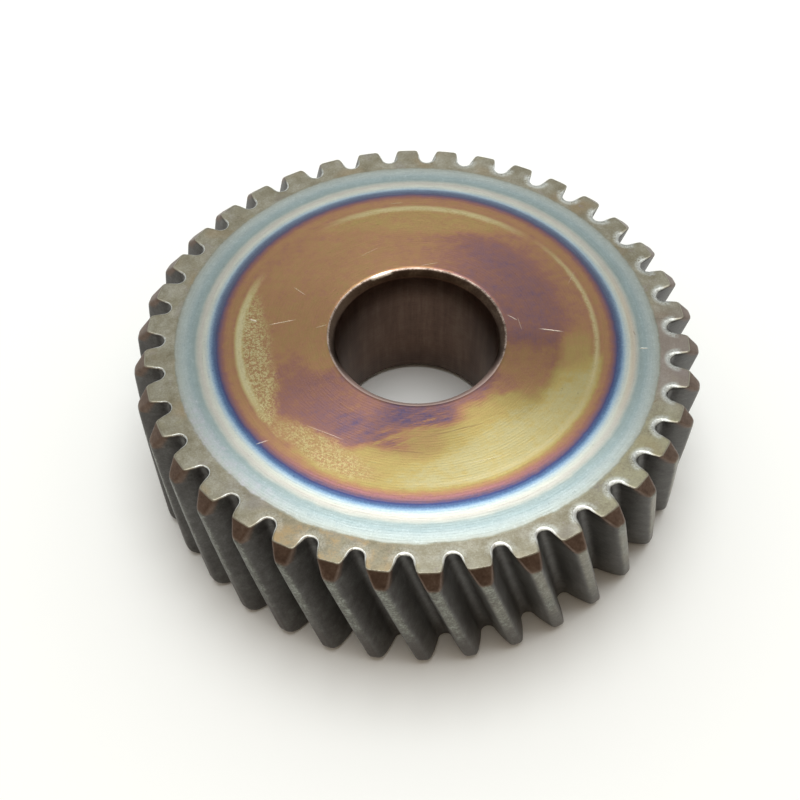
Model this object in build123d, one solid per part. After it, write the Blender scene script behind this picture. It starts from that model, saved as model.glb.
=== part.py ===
from build123d import *
import math
import os

# Helical gear, left hand, machined in one piece from a steel blank.
# Millimetres and degrees.
# Frame: origin at the centre of the lower end face, +Z along the bore.
# A tooth space is centred on +X at the lower end face.

# ---- driving dimensions -------------------------------------------------
teeth = 38                    # number of teeth
normal_module = 1.0           # module in the normal plane
normal_pressure_angle = 20.0
helix_angle = 15.0            # at the pitch cylinder, left hand
profile_shift = 0.06          # normal profile shift coefficient
addendum = 1.0                # in modules
dedendum = 1.25               # in modules
face_width = 11.6             # thickness, end face to end face
bore_diameter = 12.0
bore_chamfer = 0.5            # 45 degrees, both ends
upper_tip_chamfer = 0.95      # 45 degrees, turned on the upper end of the teeth
lower_tip_chamfer = 0.35      # 45 degrees, turned on the lower end of the teeth
upper_edge_break = 0.15       # 45 degree deburr along the tooth outline, upper end
lower_edge_break = 0.30       # the same at the lower end, where the teeth are well rounded
flank_points = 7              # points that each involute flank passes through

# ---- tooth geometry in the transverse plane -----------------------------
beta = math.radians(helix_angle)
transverse_module = normal_module / math.cos(beta)
pitch_r = teeth * transverse_module / 2
alpha_t = math.atan(math.tan(math.radians(normal_pressure_angle)) / math.cos(beta))
base_r = pitch_r * math.cos(alpha_t)
tip_r = pitch_r + (addendum + profile_shift) * normal_module
root_r = pitch_r - (dedendum - profile_shift) * normal_module
tooth_thickness = (
    math.pi / 2 + 2 * profile_shift * math.tan(math.radians(normal_pressure_angle))
) * transverse_module
half_tooth_angle = tooth_thickness / (2 * pitch_r)
pitch_angle = 2 * math.pi / teeth
turn_per_mm = -math.tan(beta) / pitch_r         # radians per mm of height, left hand


def involute(angle):
    return math.tan(angle) - angle


def flank(r, inset=0.0):
    """Point at radius r on the anticlockwise flank of the space on +X,
    moved square to the flank into the tooth by inset, and that normal."""
    a = math.acos(base_r / r)
    g = pitch_angle / 2 - half_tooth_angle - involute(alpha_t) + involute(a)
    nx, ny = -math.sin(g + a), math.cos(g + a)
    return r * math.cos(g) + inset * nx, r * math.sin(g) + inset * ny, nx, ny


# The root of each space is a full round: one arc that is tangent to both
# flanks and touches the root circle.  form_r is where it meets the flanks.
def round_error(r):
    x, y, nx, ny = flank(r)
    radius = y / ny
    return (x - radius * nx) - (root_r + radius)


low_r, high_r = base_r + 1e-6, tip_r
for _ in range(100):
    middle = (low_r + high_r) / 2
    if (round_error(low_r) > 0) == (round_error(middle) > 0):
        low_r = middle
    else:
        high_r = middle
form_r = (low_r + high_r) / 2
fx, fy, fnx, fny = flank(form_r)
root_radius = fy / fny
root_centre_x = fx - root_radius * fnx


def turned(x, y, angle, z):
    c, s = math.cos(angle), math.sin(angle)
    return Vector(x * c - y * s, x * s + y * c, z)


def outline(z, inset=0.0):
    """Closed wire round all teeth at height z, moved into the metal by inset."""
    radii = [form_r + (tip_r - form_r) * i / (flank_points - 1) for i in range(flank_points)]
    half = [flank(r, inset)[:2] for r in radii]
    edges = []
    for k in range(teeth):
        angle = k * pitch_angle + turn_per_mm * z
        upper = [turned(x, y, angle, z) for x, y in half]
        lower = [turned(x, -y, angle, z) for x, y in half]
        bottom = turned(root_r - inset, 0, angle, z)
        edges.append(Edge.make_spline(lower[::-1]))
        edges.append(Edge.make_three_point_arc(lower[0], bottom, upper[0]))
        edges.append(Edge.make_spline(upper))
        # tip land, up to the next space
        x, y = half[-1]
        next_angle = angle + pitch_angle
        r, start = math.hypot(x, y), angle + math.atan2(y, x)
        end = next_angle - math.atan2(y, x)
        mid_angle = (start + end) / 2
        edges.append(
            Edge.make_three_point_arc(
                upper[-1],
                Vector(r * math.cos(mid_angle), r * math.sin(mid_angle), z),
                turned(x, -y, next_angle, z),
            )
        )
    return Wire(edges)


# ---- toothed body: one long helical prism, edge breaks at both ends ------
z_low, z_high = lower_edge_break, face_width - upper_edge_break
middle_face = Face(outline(z_low))
toothed = Solid.extrude_linear_with_rotation(
    middle_face,
    center=(0, 0, z_low),
    normal=(0, 0, z_high - z_low),
    angle=math.degrees(turn_per_mm * (z_high - z_low)),
)
lower_break = Solid.make_loft([outline(0, lower_edge_break), outline(z_low)], ruled=True)
upper_break = Solid.make_loft([outline(z_high), outline(face_width, upper_edge_break)], ruled=True)
toothed = toothed.fuse(lower_break, upper_break)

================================

Write out each line of the data above again, exactly as given.

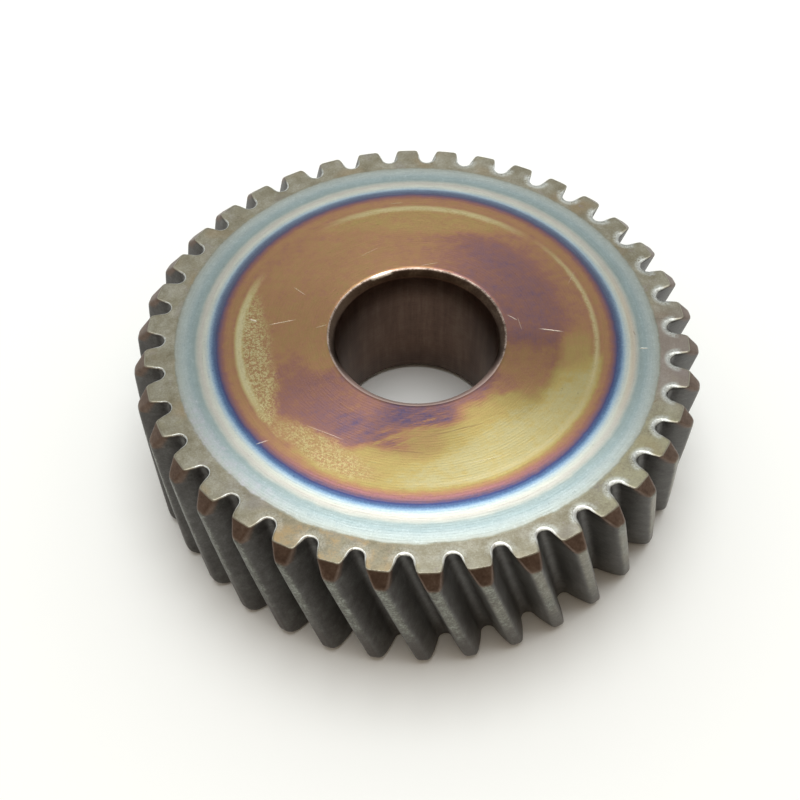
Model this object in build123d, one solid per part. After it, write the Blender scene script behind this picture. It starts from that model, saved as model.glb.
=== part.py ===
from build123d import *
import math
import os

# Helical gear, left hand, machined in one piece from a steel blank.
# Millimetres and degrees.
# Frame: origin at the centre of the lower end face, +Z along the bore.
# A tooth space is centred on +X at the lower end face.

# ---- driving dimensions -------------------------------------------------
teeth = 38                    # number of teeth
normal_module = 1.0           # module in the normal plane
normal_pressure_angle = 20.0
helix_angle = 15.0            # at the pitch cylinder, left hand
profile_shift = 0.06          # normal profile shift coefficient
addendum = 1.0                # in modules
dedendum = 1.25               # in modules
face_width = 11.6             # thickness, end face to end face
bore_diameter = 12.0
bore_chamfer = 0.5            # 45 degrees, both ends
upper_tip_chamfer = 0.95      # 45 degrees, turned on the upper end of the teeth
lower_tip_chamfer = 0.35      # 45 degrees, turned on the lower end of the teeth
upper_edge_break = 0.15       # 45 degree deburr along the tooth outline, upper end
lower_edge_break = 0.30       # the same at the lower end, where the teeth are well rounded
flank_points = 7              # points that each involute flank passes through

# ---- tooth geometry in the transverse plane -----------------------------
beta = math.radians(helix_angle)
transverse_module = normal_module / math.cos(beta)
pitch_r = teeth * transverse_module / 2
alpha_t = math.atan(math.tan(math.radians(normal_pressure_angle)) / math.cos(beta))
base_r = pitch_r * math.cos(alpha_t)
tip_r = pitch_r + (addendum + profile_shift) * normal_module
root_r = pitch_r - (dedendum - profile_shift) * normal_module
tooth_thickness = (
    math.pi / 2 + 2 * profile_shift * math.tan(math.radians(normal_pressure_angle))
) * transverse_module
half_tooth_angle = tooth_thickness / (2 * pitch_r)
pitch_angle = 2 * math.pi / teeth
turn_per_mm = -math.tan(beta) / pitch_r         # radians per mm of height, left hand


def involute(angle):
    return math.tan(angle) - angle


def flank(r, inset=0.0):
    """Point at radius r on the anticlockwise flank of the space on +X,
    moved square to the flank into the tooth by inset, and that normal."""
    a = math.acos(base_r / r)
    g = pitch_angle / 2 - half_tooth_angle - involute(alpha_t) + involute(a)
    nx, ny = -math.sin(g + a), math.cos(g + a)
    return r * math.cos(g) + inset * nx, r * math.sin(g) + inset * ny, nx, ny


# The root of each space is a full round: one arc that is tangent to both
# flanks and touches the root circle.  form_r is where it meets the flanks.
def round_error(r):
    x, y, nx, ny = flank(r)
    radius = y / ny
    return (x - radius * nx) - (root_r + radius)


low_r, high_r = base_r + 1e-6, tip_r
for _ in range(100):
    middle = (low_r + high_r) / 2
    if (round_error(low_r) > 0) == (round_error(middle) > 0):
        low_r = middle
    else:
        high_r = middle
form_r = (low_r + high_r) / 2
fx, fy, fnx, fny = flank(form_r)
root_radius = fy / fny
root_centre_x = fx - root_radius * fnx


def turned(x, y, angle, z):
    c, s = math.cos(angle), math.sin(angle)
    return Vector(x * c - y * s, x * s + y * c, z)


def outline(z, inset=0.0):
    """Closed wire round all teeth at height z, moved into the metal by inset."""
    radii = [form_r + (tip_r - form_r) * i / (flank_points - 1) for i in range(flank_points)]
    half = [flank(r, inset)[:2] for r in radii]
    edges = []
    for k in range(teeth):
        angle = k * pitch_angle + turn_per_mm * z
        upper = [turned(x, y, angle, z) for x, y in half]
        lower = [turned(x, -y, angle, z) for x, y in half]
        bottom = turned(root_r - inset, 0, angle, z)
        edges.append(Edge.make_spline(lower[::-1]))
        edges.append(Edge.make_three_point_arc(lower[0], bottom, upper[0]))
        edges.append(Edge.make_spline(upper))
        # tip land, up to the next space
        x, y = half[-1]
        next_angle = angle + pitch_angle
        r, start = math.hypot(x, y), angle + math.atan2(y, x)
        end = next_angle - math.atan2(y, x)
        mid_angle = (start + end) / 2
        edges.append(
            Edge.make_three_point_arc(
                upper[-1],
                Vector(r * math.cos(mid_angle), r * math.sin(mid_angle), z),
                turned(x, -y, next_angle, z),
            )
        )
    return Wire(edges)


# ---- toothed body: one long helical prism, edge breaks at both ends ------
z_low, z_high = lower_edge_break, face_width - upper_edge_break
middle_face = Face(outline(z_low))
toothed = Solid.extrude_linear_with_rotation(
    middle_face,
    center=(0, 0, z_low),
    normal=(0, 0, z_high - z_low),
    angle=math.degrees(turn_per_mm * (z_high - z_low)),
)
lower_break = Solid.make_loft([outline(0, lower_edge_break), outline(z_low)], ruled=True)
upper_break = Solid.make_loft([outline(z_high), outline(face_width, upper_edge_break)], ruled=True)
toothed = toothed.fuse(lower_break, upper_break)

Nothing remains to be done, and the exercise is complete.